"Arlington Park" de Rachel Cusk ***
"Et c'est comme ça qu'elle l'avait attrapée, cette vie qui n'était pas la sienne."
Juliet rencontre un jour Christine avec qui elle était à l'école. Cette dernière ignore que Juliet habite Arlington Park, un quartier résidentiel de la banlieue de Londres. Quatre ans déjà pourtant que Juliet, l'excellente élève promise à un brillant avenir est marié et rentre à pied en portant ses courses car son mari prend la voiture pour se rendre au travail. Lors de leur dîner chez les Matthew, ce dernier lui a d'ailleurs reproché d'avoir été odieuse pour avoir dit à Matthew qu'il était illégal de ne pas embaucher de femme pour cause de maternité comme il le fait.

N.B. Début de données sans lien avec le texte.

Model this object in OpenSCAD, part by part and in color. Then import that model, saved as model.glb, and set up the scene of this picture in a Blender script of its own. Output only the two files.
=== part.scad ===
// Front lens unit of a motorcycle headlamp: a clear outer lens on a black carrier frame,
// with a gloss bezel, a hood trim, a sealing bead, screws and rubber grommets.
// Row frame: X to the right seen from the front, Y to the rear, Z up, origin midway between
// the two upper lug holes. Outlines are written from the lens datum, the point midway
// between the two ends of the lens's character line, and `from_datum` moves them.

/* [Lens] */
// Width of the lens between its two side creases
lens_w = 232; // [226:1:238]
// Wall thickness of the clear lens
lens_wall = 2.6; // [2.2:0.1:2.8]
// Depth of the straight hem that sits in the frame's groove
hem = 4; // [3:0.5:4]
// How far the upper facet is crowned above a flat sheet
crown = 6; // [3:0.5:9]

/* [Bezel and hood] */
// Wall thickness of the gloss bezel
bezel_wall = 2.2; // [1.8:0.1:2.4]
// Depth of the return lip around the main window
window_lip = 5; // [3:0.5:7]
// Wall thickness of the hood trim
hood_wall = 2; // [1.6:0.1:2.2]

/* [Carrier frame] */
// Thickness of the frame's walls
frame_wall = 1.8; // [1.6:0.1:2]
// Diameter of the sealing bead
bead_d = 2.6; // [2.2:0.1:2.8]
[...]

En fait, Juliet se rend compte qu'elle ne s'épanouit pas dans cette vie qui ne lui ressemble pas. Elle a en effet suivi son mari et elle travaille comme professeur dans un modeste collège, elle s'épanouit juste au club littéraire qu'elle anime une fois par semaine, le vendredi. Ses deux enfants ne lui apportent quère de satisfactions, son fils la traite comme une bonne et les femmes à la sortie de l'école ne lui adressent même pas la parole.

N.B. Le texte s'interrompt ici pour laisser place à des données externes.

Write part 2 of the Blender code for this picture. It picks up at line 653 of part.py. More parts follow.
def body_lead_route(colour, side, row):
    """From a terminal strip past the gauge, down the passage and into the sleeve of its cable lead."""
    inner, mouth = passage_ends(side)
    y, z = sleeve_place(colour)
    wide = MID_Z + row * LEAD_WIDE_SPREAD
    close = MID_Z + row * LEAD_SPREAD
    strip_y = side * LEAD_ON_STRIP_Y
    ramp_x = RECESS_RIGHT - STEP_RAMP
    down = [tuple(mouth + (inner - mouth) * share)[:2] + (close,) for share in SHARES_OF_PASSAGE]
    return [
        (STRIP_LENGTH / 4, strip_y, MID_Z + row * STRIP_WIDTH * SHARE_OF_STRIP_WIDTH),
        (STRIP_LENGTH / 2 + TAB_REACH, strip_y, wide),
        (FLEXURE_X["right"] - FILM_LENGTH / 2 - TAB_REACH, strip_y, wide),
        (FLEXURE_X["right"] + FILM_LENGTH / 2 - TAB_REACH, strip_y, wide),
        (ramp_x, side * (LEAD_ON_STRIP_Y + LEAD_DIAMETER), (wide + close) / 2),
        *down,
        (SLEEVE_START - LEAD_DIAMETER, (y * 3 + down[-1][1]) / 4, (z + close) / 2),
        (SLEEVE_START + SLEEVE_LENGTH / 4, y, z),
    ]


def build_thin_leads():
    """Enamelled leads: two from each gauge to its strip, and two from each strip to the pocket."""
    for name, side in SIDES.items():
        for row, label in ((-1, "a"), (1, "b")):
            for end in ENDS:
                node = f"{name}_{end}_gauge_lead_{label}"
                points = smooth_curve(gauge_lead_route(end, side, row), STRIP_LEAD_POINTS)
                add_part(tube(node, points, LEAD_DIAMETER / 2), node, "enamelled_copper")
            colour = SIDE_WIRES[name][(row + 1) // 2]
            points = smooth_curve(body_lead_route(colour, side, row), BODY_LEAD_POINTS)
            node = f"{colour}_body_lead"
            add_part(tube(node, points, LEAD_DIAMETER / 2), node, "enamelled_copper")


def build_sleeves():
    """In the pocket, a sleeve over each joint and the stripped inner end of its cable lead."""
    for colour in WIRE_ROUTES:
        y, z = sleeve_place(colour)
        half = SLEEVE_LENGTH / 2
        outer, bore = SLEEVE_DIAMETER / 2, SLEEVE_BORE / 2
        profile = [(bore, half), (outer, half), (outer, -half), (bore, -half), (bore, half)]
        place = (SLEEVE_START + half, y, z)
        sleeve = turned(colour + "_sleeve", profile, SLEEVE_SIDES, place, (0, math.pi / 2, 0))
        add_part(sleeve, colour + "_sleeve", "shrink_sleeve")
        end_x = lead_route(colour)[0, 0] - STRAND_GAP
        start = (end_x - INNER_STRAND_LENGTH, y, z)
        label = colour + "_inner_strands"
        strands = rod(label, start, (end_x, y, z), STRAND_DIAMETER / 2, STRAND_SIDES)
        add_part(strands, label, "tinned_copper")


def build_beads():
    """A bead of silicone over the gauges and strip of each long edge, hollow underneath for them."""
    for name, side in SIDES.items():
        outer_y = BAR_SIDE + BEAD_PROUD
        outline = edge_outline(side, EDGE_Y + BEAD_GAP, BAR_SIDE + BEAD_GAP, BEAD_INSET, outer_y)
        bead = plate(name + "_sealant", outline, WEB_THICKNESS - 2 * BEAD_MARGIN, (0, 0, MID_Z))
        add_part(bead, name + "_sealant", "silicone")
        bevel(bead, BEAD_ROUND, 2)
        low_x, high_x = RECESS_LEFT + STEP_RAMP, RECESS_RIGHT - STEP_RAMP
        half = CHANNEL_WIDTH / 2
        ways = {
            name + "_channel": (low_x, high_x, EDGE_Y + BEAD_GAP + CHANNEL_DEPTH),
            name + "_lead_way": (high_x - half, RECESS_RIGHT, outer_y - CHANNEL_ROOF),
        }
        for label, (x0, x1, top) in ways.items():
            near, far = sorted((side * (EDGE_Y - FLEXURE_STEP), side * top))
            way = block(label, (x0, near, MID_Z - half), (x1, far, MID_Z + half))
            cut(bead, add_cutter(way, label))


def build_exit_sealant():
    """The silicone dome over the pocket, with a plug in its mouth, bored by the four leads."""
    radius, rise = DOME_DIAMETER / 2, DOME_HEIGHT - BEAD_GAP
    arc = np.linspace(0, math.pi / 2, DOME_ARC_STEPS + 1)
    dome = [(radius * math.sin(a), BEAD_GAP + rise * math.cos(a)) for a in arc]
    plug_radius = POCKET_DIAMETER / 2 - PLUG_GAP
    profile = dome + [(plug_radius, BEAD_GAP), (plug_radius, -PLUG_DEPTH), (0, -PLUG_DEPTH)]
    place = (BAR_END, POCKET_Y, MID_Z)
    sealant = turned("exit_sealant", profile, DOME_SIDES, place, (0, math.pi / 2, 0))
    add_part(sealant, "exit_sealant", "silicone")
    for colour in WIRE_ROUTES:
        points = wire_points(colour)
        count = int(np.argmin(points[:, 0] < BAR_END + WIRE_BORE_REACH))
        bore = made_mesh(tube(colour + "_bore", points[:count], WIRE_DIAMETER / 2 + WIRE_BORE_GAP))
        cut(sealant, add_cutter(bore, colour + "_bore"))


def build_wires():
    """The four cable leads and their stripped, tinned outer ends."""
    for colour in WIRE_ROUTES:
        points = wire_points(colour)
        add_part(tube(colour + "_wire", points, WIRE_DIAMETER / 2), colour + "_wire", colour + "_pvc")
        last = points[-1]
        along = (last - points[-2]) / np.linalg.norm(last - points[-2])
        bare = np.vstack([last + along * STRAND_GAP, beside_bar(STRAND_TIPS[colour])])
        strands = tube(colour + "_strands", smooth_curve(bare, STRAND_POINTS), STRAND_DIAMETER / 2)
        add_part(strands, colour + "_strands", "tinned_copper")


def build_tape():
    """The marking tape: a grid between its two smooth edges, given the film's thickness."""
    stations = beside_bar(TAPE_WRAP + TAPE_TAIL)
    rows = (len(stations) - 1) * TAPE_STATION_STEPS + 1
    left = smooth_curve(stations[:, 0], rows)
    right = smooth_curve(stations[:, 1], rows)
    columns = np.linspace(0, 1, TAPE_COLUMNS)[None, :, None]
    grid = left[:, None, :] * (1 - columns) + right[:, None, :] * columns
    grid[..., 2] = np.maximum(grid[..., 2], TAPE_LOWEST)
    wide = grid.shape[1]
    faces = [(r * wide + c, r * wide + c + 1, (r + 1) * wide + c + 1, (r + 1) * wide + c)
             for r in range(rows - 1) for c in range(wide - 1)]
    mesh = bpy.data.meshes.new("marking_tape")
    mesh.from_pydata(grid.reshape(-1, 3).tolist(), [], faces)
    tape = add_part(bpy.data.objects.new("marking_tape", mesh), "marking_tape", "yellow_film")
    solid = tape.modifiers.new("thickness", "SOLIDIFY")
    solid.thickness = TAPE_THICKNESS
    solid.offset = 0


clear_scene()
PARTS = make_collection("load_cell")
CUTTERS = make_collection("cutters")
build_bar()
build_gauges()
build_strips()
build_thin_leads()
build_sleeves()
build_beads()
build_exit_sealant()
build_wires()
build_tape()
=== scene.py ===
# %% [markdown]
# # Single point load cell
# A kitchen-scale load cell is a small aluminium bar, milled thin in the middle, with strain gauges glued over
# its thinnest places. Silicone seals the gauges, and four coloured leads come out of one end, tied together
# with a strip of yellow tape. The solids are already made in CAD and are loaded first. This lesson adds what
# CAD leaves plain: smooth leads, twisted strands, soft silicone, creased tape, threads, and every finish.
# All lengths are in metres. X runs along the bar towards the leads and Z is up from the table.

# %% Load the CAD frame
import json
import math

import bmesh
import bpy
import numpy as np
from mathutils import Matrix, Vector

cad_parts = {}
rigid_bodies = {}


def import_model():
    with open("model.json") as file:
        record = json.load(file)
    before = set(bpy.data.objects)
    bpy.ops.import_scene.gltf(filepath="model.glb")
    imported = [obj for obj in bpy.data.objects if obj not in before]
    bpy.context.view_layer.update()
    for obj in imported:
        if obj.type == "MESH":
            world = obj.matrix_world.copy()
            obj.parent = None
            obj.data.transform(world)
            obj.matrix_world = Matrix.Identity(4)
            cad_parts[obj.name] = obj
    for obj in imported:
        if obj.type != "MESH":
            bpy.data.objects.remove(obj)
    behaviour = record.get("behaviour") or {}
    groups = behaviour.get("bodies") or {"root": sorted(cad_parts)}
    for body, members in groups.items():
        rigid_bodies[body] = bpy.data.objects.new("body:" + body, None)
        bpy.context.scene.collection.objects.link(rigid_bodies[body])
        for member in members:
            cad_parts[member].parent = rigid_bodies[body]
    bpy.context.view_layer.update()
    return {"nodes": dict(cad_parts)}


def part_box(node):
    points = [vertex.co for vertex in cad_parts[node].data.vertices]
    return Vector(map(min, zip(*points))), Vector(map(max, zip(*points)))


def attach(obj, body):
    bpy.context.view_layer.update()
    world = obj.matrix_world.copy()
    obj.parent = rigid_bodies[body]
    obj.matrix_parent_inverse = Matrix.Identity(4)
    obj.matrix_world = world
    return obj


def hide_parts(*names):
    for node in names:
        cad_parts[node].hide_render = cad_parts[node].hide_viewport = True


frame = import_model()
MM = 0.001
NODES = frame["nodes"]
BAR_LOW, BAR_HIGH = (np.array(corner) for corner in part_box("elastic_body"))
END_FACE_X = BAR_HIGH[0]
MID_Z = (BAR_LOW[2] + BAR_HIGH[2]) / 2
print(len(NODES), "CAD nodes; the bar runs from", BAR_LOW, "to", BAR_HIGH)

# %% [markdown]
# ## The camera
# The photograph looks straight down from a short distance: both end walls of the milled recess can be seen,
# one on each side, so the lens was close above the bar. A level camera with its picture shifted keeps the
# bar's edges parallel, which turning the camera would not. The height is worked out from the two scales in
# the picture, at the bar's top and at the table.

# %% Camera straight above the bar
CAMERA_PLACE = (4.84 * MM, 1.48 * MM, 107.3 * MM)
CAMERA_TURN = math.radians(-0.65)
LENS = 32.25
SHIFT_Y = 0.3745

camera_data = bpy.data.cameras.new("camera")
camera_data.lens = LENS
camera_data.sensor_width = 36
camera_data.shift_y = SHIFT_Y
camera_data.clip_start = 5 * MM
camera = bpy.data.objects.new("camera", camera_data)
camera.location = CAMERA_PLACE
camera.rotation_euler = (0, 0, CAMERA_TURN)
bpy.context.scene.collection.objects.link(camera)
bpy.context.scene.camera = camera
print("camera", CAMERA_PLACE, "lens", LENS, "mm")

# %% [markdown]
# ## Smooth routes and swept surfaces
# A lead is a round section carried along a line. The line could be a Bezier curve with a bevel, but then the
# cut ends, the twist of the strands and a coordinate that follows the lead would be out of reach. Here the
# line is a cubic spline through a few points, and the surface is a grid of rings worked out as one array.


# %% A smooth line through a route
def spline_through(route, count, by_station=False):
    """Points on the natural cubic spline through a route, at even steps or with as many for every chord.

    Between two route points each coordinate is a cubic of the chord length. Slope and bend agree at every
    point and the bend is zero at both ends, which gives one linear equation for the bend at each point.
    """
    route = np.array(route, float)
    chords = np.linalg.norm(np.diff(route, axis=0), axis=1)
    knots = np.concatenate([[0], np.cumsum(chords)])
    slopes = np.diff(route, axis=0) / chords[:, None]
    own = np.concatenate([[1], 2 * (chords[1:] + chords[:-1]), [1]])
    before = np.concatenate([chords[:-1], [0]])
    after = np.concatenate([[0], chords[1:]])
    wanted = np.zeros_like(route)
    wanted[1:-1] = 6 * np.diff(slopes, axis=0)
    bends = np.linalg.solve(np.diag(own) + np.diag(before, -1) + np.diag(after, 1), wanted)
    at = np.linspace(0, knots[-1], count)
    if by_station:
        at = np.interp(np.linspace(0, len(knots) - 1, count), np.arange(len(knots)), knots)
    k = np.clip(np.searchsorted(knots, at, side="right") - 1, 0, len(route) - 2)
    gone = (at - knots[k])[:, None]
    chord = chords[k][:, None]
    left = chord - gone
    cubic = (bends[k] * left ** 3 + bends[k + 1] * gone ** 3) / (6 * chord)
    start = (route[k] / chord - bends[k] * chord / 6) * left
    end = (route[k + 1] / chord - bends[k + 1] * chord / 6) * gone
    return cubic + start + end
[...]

Amanda n'est guère plus épanouie. "Haut perchée sur le siège de sa Toyota argent", elle n'attend qu'une chose que son fils puisse aller à l'école afin qu'elle n'ait plus à s'en occuper. Elle se sent étrangère dans cette banlieue et ses cafés avec d'autres mamans ou ses escapades au centre commercial ne sont qu'une faible bouffée d'oxygène dans cette vie qu'elle n'aime pas.
Solly, quant à elle, loue des chambres à des étudiantes ce qui la change un peu et Maisie, insatisfaite de sa vie, pique des crises avec ses filles et attend impatiemment le retour du travail de son mari.
Nous ne sommes pas à Desperated House Wife mais à Arlington Park. Derrière ces beaux portraits de femme qui ont raté leurs vies, toutes dévouées à une famille où elles ne s'épanouissent pas, ayant laissé leurs objectifs et mis leurs ambitions de côté, Rachel Cusk nous livre les états d'âmes secrets de femmes au bord du désespoir. Et le portrait des hommes ou des enfants qui les entourent, plus égoïstes que compréhensifs, n'est guère flatteur.
Il ne fait pas bon vivre à Arlington Park mais sans doute est il bon parfois que la littérature s'intéresse à ces femmes dont les vies de dévouement ne sont pas toujours épanouissantes.
Un livre agréable à lire, sur un thème rarement traité, avec une ambiance particulière, amère, triste et presque désespérée. Et pourtant on tourne les pages en espérant que ce livre servira peut-être à se mettre dans la peau de certaines femmes qu'on qualifie de nanties et qui ne le sont pas toujours. Car derrière les apparences se cache beaucoup de ressentiment et le sentiment d'être passée à côté de sa vie.